◆ Supplied material
--*--

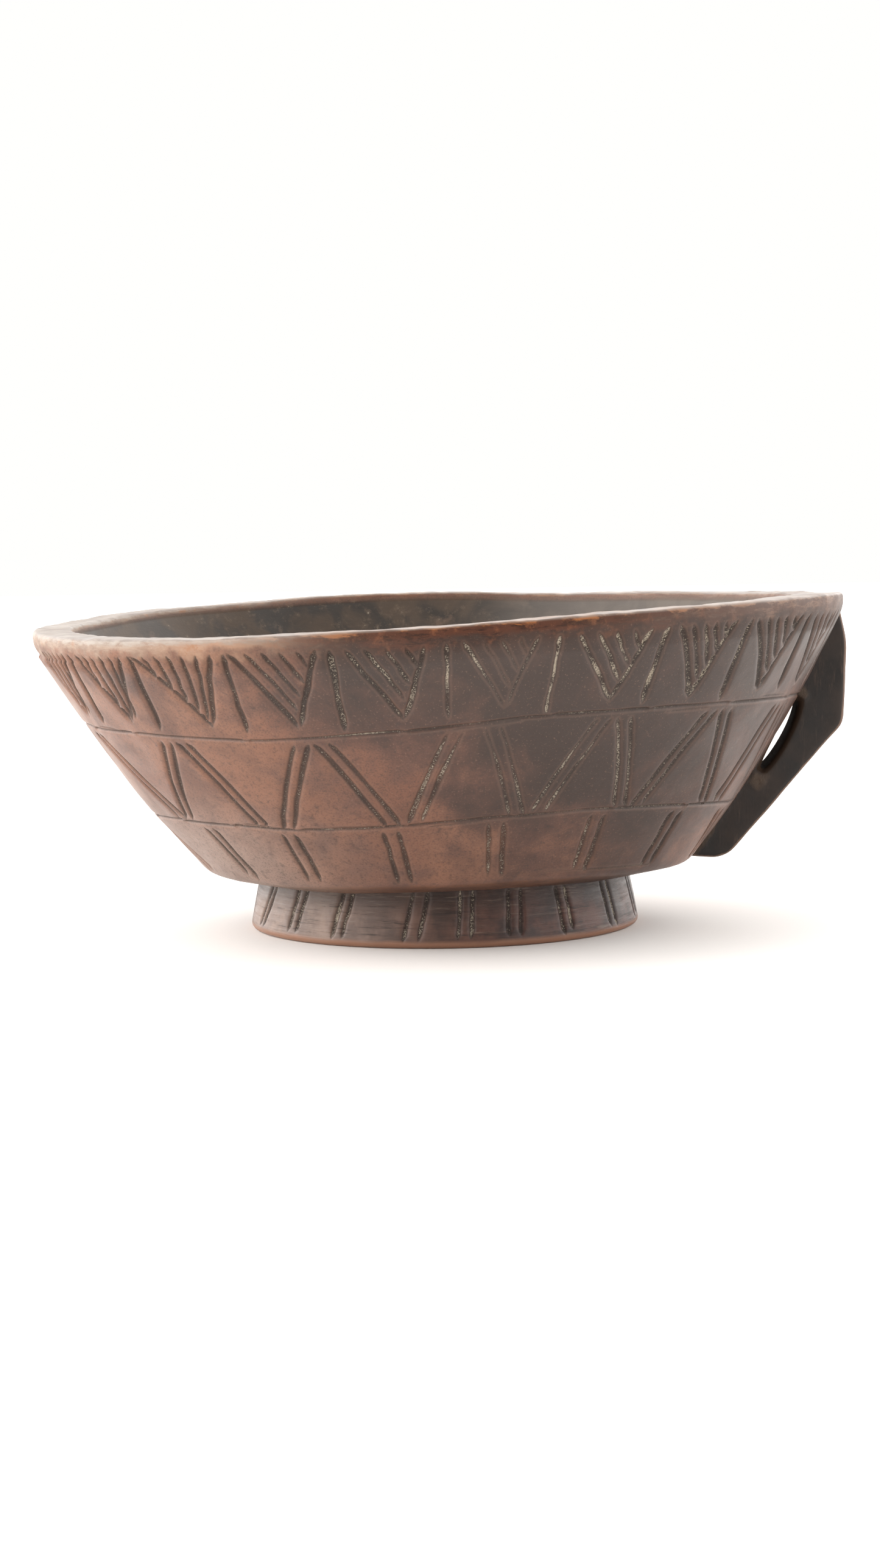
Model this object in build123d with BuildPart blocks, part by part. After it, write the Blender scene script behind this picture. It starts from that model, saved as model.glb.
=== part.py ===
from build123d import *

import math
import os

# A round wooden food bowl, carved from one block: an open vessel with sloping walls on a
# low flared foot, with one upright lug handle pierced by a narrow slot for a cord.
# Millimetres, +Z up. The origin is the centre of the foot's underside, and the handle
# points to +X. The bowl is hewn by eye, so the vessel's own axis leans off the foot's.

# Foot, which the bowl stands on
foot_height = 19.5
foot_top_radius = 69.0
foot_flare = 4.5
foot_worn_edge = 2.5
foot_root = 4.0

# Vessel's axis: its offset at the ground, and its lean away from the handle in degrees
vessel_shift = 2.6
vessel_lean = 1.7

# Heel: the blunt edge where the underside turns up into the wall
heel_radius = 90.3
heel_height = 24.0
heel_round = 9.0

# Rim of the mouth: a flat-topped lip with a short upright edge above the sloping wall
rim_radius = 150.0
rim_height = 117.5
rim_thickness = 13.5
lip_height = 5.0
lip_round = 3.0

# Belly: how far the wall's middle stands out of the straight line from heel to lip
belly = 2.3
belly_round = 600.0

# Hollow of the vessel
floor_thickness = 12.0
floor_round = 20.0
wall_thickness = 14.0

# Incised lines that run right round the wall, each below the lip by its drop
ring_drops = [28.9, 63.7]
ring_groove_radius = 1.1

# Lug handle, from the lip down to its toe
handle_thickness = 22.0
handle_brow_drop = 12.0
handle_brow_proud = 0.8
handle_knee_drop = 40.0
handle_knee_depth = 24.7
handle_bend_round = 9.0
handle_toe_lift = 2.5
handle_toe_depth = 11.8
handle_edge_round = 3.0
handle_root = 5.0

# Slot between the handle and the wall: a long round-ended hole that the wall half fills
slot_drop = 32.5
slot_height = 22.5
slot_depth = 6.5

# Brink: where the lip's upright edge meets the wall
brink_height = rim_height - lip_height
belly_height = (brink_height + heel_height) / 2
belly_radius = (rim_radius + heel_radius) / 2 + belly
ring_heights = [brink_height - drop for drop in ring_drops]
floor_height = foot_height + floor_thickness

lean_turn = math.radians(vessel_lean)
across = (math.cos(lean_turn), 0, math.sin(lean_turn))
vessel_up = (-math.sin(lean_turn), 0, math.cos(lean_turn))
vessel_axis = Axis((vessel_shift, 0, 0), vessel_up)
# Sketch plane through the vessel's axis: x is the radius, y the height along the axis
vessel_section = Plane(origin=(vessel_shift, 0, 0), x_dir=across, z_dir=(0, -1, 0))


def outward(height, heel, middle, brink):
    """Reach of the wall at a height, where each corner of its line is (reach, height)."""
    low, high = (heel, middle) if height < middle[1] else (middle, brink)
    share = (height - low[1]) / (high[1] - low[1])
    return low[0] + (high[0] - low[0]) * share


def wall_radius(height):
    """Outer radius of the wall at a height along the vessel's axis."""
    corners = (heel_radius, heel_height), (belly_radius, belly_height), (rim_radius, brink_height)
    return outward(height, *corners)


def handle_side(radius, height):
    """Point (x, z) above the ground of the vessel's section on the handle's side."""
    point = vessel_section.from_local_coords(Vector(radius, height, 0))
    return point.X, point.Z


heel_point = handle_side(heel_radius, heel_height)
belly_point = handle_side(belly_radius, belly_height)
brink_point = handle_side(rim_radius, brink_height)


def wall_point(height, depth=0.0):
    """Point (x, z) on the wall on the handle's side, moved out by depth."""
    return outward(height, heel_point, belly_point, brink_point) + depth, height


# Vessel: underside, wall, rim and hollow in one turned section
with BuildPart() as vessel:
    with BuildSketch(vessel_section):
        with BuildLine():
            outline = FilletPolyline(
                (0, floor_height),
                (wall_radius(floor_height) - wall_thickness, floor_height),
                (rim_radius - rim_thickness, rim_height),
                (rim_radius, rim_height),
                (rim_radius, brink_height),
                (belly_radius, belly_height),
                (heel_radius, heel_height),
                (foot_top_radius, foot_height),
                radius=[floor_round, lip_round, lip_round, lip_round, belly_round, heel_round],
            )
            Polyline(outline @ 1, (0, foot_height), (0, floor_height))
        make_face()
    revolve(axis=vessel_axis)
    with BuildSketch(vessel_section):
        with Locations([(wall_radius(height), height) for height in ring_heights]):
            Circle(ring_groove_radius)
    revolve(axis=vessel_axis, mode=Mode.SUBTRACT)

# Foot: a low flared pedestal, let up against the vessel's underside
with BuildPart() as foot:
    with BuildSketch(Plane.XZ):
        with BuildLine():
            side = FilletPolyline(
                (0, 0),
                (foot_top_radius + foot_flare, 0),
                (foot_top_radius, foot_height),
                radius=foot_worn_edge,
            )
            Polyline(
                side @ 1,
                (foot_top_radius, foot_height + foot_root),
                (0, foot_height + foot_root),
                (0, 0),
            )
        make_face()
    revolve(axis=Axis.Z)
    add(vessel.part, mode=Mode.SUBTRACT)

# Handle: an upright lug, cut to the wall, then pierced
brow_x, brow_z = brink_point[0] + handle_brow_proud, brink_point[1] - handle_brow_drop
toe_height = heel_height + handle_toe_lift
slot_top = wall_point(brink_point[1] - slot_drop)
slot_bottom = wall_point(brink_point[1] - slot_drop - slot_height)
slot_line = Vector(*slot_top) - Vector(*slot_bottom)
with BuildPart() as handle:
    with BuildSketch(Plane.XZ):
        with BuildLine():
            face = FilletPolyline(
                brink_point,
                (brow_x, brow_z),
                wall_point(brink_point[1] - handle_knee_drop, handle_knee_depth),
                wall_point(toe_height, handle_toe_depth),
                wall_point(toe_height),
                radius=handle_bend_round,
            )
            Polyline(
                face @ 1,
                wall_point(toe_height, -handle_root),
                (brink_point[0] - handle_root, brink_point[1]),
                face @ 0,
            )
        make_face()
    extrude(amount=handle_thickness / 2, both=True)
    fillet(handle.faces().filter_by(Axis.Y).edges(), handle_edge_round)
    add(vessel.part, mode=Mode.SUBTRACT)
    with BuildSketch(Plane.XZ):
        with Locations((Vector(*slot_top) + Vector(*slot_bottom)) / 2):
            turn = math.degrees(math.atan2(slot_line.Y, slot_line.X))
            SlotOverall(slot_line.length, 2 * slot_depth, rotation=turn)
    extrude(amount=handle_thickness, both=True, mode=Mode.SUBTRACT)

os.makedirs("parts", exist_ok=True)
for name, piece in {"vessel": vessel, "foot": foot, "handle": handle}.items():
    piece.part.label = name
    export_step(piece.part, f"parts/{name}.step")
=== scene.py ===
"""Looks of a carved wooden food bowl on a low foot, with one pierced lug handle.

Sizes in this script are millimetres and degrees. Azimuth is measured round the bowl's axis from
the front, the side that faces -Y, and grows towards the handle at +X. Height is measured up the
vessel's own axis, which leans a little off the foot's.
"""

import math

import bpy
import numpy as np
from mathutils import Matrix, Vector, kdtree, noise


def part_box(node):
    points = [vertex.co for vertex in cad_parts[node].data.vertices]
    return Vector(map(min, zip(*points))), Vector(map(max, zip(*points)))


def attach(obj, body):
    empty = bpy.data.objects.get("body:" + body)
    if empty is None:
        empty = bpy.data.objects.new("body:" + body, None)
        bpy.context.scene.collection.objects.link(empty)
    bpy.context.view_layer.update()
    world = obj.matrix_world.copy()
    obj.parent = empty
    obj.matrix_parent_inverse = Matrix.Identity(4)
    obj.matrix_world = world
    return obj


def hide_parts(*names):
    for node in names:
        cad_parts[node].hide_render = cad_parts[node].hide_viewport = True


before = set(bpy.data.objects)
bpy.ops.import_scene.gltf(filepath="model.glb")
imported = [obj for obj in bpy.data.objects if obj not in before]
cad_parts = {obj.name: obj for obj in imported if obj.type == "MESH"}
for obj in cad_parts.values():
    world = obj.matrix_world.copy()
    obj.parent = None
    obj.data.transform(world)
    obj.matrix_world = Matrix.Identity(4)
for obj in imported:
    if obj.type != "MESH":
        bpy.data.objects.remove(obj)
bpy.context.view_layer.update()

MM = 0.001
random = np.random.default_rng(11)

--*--

◆ Your objective
Only the lines from the one containing "extrude(amount=handle_thickness, both=True, mode=Mode.SUBTRACT)" through the one containing "bpy.context.scene.collection.objects.link(empty)" are to be reproduced, exactly as they appear.

◆ Correct response
    extrude(amount=handle_thickness, both=True, mode=Mode.SUBTRACT)

os.makedirs("parts", exist_ok=True)
for name, piece in {"vessel": vessel, "foot": foot, "handle": handle}.items():
    piece.part.label = name
    export_step(piece.part, f"parts/{name}.step")
=== scene.py ===
"""Looks of a carved wooden food bowl on a low foot, with one pierced lug handle.

Sizes in this script are millimetres and degrees. Azimuth is measured round the bowl's axis from
the front, the side that faces -Y, and grows towards the handle at +X. Height is measured up the
vessel's own axis, which leans a little off the foot's.
"""

import math

import bpy
import numpy as np
from mathutils import Matrix, Vector, kdtree, noise


def part_box(node):
    points = [vertex.co for vertex in cad_parts[node].data.vertices]
    return Vector(map(min, zip(*points))), Vector(map(max, zip(*points)))


def attach(obj, body):
    empty = bpy.data.objects.get("body:" + body)
    if empty is None:
        empty = bpy.data.objects.new("body:" + body, None)
        bpy.context.scene.collection.objects.link(empty)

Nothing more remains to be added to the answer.